>> Start

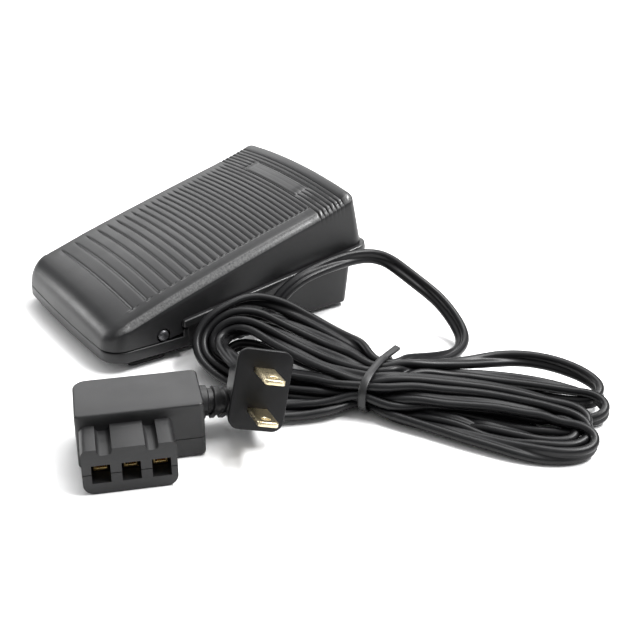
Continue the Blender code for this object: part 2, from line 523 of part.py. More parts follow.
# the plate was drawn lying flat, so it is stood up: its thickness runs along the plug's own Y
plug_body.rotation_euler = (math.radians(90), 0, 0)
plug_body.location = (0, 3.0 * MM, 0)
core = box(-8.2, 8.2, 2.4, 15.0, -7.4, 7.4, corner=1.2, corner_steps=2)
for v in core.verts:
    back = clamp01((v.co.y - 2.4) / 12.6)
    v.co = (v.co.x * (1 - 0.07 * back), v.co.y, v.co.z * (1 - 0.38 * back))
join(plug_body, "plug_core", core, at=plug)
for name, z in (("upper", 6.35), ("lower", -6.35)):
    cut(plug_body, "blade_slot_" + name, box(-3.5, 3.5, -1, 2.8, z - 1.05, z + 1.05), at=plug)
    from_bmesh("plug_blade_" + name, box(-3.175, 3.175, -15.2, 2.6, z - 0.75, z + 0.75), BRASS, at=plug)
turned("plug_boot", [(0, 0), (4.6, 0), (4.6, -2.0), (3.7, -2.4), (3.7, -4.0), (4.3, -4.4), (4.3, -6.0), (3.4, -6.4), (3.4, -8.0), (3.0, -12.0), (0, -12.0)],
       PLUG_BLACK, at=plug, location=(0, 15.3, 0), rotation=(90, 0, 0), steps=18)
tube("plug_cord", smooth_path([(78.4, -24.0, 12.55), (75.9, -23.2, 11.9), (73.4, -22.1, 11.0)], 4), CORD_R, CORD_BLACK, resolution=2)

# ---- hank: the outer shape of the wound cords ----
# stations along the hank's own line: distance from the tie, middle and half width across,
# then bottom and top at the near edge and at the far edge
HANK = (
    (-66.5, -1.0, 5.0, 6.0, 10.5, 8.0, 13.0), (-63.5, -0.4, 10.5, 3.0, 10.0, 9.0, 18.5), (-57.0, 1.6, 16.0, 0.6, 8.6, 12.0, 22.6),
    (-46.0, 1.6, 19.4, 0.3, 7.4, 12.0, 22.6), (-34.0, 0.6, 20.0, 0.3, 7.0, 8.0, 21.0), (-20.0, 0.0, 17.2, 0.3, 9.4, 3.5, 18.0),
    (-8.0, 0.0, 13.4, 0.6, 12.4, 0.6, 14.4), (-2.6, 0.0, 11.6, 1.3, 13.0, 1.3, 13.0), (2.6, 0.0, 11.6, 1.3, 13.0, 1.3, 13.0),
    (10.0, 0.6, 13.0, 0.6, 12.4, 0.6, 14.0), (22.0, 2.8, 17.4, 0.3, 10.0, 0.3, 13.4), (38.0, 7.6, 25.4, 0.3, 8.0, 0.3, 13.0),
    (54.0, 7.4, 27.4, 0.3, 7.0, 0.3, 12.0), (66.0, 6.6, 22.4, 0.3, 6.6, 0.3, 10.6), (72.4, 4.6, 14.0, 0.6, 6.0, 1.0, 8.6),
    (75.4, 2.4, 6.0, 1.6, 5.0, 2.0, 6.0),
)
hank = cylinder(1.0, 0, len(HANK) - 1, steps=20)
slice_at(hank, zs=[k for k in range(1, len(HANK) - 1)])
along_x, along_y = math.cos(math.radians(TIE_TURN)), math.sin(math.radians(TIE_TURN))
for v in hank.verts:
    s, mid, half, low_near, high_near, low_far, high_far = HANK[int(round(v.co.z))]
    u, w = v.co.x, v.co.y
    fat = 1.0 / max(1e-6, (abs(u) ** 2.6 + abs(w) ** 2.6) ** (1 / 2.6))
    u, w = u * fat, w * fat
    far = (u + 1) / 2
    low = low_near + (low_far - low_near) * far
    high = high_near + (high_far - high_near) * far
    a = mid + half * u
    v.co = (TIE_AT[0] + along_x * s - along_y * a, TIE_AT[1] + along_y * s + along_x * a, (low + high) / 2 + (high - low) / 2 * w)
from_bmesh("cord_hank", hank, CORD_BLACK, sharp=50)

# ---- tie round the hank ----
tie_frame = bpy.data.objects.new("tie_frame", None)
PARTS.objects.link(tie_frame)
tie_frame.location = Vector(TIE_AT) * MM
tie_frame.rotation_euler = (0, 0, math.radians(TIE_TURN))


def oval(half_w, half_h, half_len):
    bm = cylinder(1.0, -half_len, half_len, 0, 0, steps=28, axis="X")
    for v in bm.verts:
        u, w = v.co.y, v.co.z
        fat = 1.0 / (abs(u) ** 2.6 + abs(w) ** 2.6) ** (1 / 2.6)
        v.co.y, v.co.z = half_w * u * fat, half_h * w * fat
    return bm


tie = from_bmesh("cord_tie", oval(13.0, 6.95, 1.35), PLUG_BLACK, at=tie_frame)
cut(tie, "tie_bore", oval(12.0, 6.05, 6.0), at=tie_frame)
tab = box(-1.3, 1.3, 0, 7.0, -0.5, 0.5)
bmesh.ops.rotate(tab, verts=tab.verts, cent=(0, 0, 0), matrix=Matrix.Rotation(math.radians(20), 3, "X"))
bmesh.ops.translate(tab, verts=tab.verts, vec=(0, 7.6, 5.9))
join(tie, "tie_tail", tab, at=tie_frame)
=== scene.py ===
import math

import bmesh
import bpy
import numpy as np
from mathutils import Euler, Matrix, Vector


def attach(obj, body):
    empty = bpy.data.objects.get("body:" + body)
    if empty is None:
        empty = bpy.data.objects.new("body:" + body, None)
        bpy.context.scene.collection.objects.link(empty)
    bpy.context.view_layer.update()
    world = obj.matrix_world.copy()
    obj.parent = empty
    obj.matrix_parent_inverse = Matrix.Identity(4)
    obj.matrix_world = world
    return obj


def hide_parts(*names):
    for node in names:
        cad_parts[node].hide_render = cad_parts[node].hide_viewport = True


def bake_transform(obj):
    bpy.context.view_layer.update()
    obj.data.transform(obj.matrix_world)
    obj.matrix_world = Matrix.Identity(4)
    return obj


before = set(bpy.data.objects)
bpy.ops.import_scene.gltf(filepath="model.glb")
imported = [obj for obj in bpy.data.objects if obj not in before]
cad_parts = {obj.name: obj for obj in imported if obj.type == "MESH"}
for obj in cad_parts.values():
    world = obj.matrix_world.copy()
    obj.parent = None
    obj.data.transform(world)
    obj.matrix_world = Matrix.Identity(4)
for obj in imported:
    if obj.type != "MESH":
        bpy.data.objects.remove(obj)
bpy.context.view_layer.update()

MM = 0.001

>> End

### PROBLEM REQUIREMENTS
Reproduce all of the material above word for word.

### TASK ANSWER
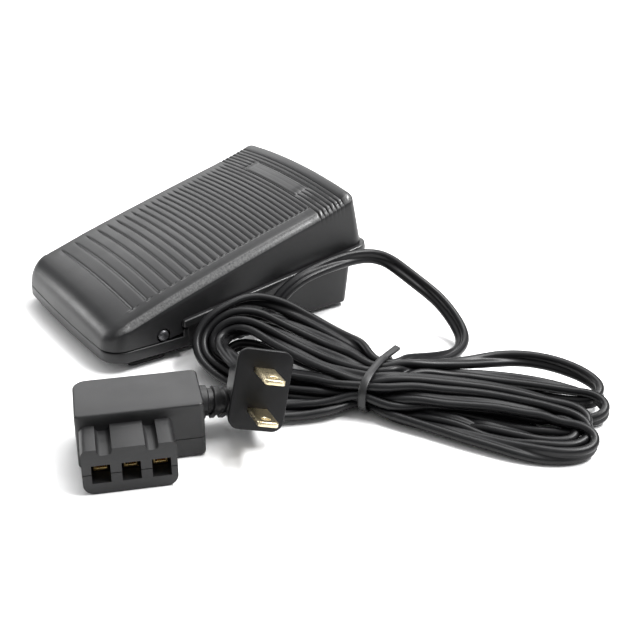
Continue the Blender code for this object: part 2, from line 523 of part.py. More parts follow.
# the plate was drawn lying flat, so it is stood up: its thickness runs along the plug's own Y
plug_body.rotation_euler = (math.radians(90), 0, 0)
plug_body.location = (0, 3.0 * MM, 0)
core = box(-8.2, 8.2, 2.4, 15.0, -7.4, 7.4, corner=1.2, corner_steps=2)
for v in core.verts:
    back = clamp01((v.co.y - 2.4) / 12.6)
    v.co = (v.co.x * (1 - 0.07 * back), v.co.y, v.co.z * (1 - 0.38 * back))
join(plug_body, "plug_core", core, at=plug)
for name, z in (("upper", 6.35), ("lower", -6.35)):
    cut(plug_body, "blade_slot_" + name, box(-3.5, 3.5, -1, 2.8, z - 1.05, z + 1.05), at=plug)
    from_bmesh("plug_blade_" + name, box(-3.175, 3.175, -15.2, 2.6, z - 0.75, z + 0.75), BRASS, at=plug)
turned("plug_boot", [(0, 0), (4.6, 0), (4.6, -2.0), (3.7, -2.4), (3.7, -4.0), (4.3, -4.4), (4.3, -6.0), (3.4, -6.4), (3.4, -8.0), (3.0, -12.0), (0, -12.0)],
       PLUG_BLACK, at=plug, location=(0, 15.3, 0), rotation=(90, 0, 0), steps=18)
tube("plug_cord", smooth_path([(78.4, -24.0, 12.55), (75.9, -23.2, 11.9), (73.4, -22.1, 11.0)], 4), CORD_R, CORD_BLACK, resolution=2)

# ---- hank: the outer shape of the wound cords ----
# stations along the hank's own line: distance from the tie, middle and half width across,
# then bottom and top at the near edge and at the far edge
HANK = (
    (-66.5, -1.0, 5.0, 6.0, 10.5, 8.0, 13.0), (-63.5, -0.4, 10.5, 3.0, 10.0, 9.0, 18.5), (-57.0, 1.6, 16.0, 0.6, 8.6, 12.0, 22.6),
    (-46.0, 1.6, 19.4, 0.3, 7.4, 12.0, 22.6), (-34.0, 0.6, 20.0, 0.3, 7.0, 8.0, 21.0), (-20.0, 0.0, 17.2, 0.3, 9.4, 3.5, 18.0),
    (-8.0, 0.0, 13.4, 0.6, 12.4, 0.6, 14.4), (-2.6, 0.0, 11.6, 1.3, 13.0, 1.3, 13.0), (2.6, 0.0, 11.6, 1.3, 13.0, 1.3, 13.0),
    (10.0, 0.6, 13.0, 0.6, 12.4, 0.6, 14.0), (22.0, 2.8, 17.4, 0.3, 10.0, 0.3, 13.4), (38.0, 7.6, 25.4, 0.3, 8.0, 0.3, 13.0),
    (54.0, 7.4, 27.4, 0.3, 7.0, 0.3, 12.0), (66.0, 6.6, 22.4, 0.3, 6.6, 0.3, 10.6), (72.4, 4.6, 14.0, 0.6, 6.0, 1.0, 8.6),
    (75.4, 2.4, 6.0, 1.6, 5.0, 2.0, 6.0),
)
hank = cylinder(1.0, 0, len(HANK) - 1, steps=20)
slice_at(hank, zs=[k for k in range(1, len(HANK) - 1)])
along_x, along_y = math.cos(math.radians(TIE_TURN)), math.sin(math.radians(TIE_TURN))
for v in hank.verts:
    s, mid, half, low_near, high_near, low_far, high_far = HANK[int(round(v.co.z))]
    u, w = v.co.x, v.co.y
    fat = 1.0 / max(1e-6, (abs(u) ** 2.6 + abs(w) ** 2.6) ** (1 / 2.6))
    u, w = u * fat, w * fat
    far = (u + 1) / 2
    low = low_near + (low_far - low_near) * far
    high = high_near + (high_far - high_near) * far
    a = mid + half * u
    v.co = (TIE_AT[0] + along_x * s - along_y * a, TIE_AT[1] + along_y * s + along_x * a, (low + high) / 2 + (high - low) / 2 * w)
from_bmesh("cord_hank", hank, CORD_BLACK, sharp=50)

# ---- tie round the hank ----
tie_frame = bpy.data.objects.new("tie_frame", None)
PARTS.objects.link(tie_frame)
tie_frame.location = Vector(TIE_AT) * MM
tie_frame.rotation_euler = (0, 0, math.radians(TIE_TURN))


def oval(half_w, half_h, half_len):
    bm = cylinder(1.0, -half_len, half_len, 0, 0, steps=28, axis="X")
    for v in bm.verts:
        u, w = v.co.y, v.co.z
        fat = 1.0 / (abs(u) ** 2.6 + abs(w) ** 2.6) ** (1 / 2.6)
        v.co.y, v.co.z = half_w * u * fat, half_h * w * fat
    return bm


tie = from_bmesh("cord_tie", oval(13.0, 6.95, 1.35), PLUG_BLACK, at=tie_frame)
cut(tie, "tie_bore", oval(12.0, 6.05, 6.0), at=tie_frame)
tab = box(-1.3, 1.3, 0, 7.0, -0.5, 0.5)
bmesh.ops.rotate(tab, verts=tab.verts, cent=(0, 0, 0), matrix=Matrix.Rotation(math.radians(20), 3, "X"))
bmesh.ops.translate(tab, verts=tab.verts, vec=(0, 7.6, 5.9))
join(tie, "tie_tail", tab, at=tie_frame)
=== scene.py ===
import math

import bmesh
import bpy
import numpy as np
from mathutils import Euler, Matrix, Vector


def attach(obj, body):
    empty = bpy.data.objects.get("body:" + body)
    if empty is None:
        empty = bpy.data.objects.new("body:" + body, None)
        bpy.context.scene.collection.objects.link(empty)
    bpy.context.view_layer.update()
    world = obj.matrix_world.copy()
    obj.parent = empty
    obj.matrix_parent_inverse = Matrix.Identity(4)
    obj.matrix_world = world
    return obj


def hide_parts(*names):
    for node in names:
        cad_parts[node].hide_render = cad_parts[node].hide_viewport = True


def bake_transform(obj):
    bpy.context.view_layer.update()
    obj.data.transform(obj.matrix_world)
    obj.matrix_world = Matrix.Identity(4)
    return obj


before = set(bpy.data.objects)
bpy.ops.import_scene.gltf(filepath="model.glb")
imported = [obj for obj in bpy.data.objects if obj not in before]
cad_parts = {obj.name: obj for obj in imported if obj.type == "MESH"}
for obj in cad_parts.values():
    world = obj.matrix_world.copy()
    obj.parent = None
    obj.data.transform(world)
    obj.matrix_world = Matrix.Identity(4)
for obj in imported:
    if obj.type != "MESH":
        bpy.data.objects.remove(obj)
bpy.context.view_layer.update()

MM = 0.001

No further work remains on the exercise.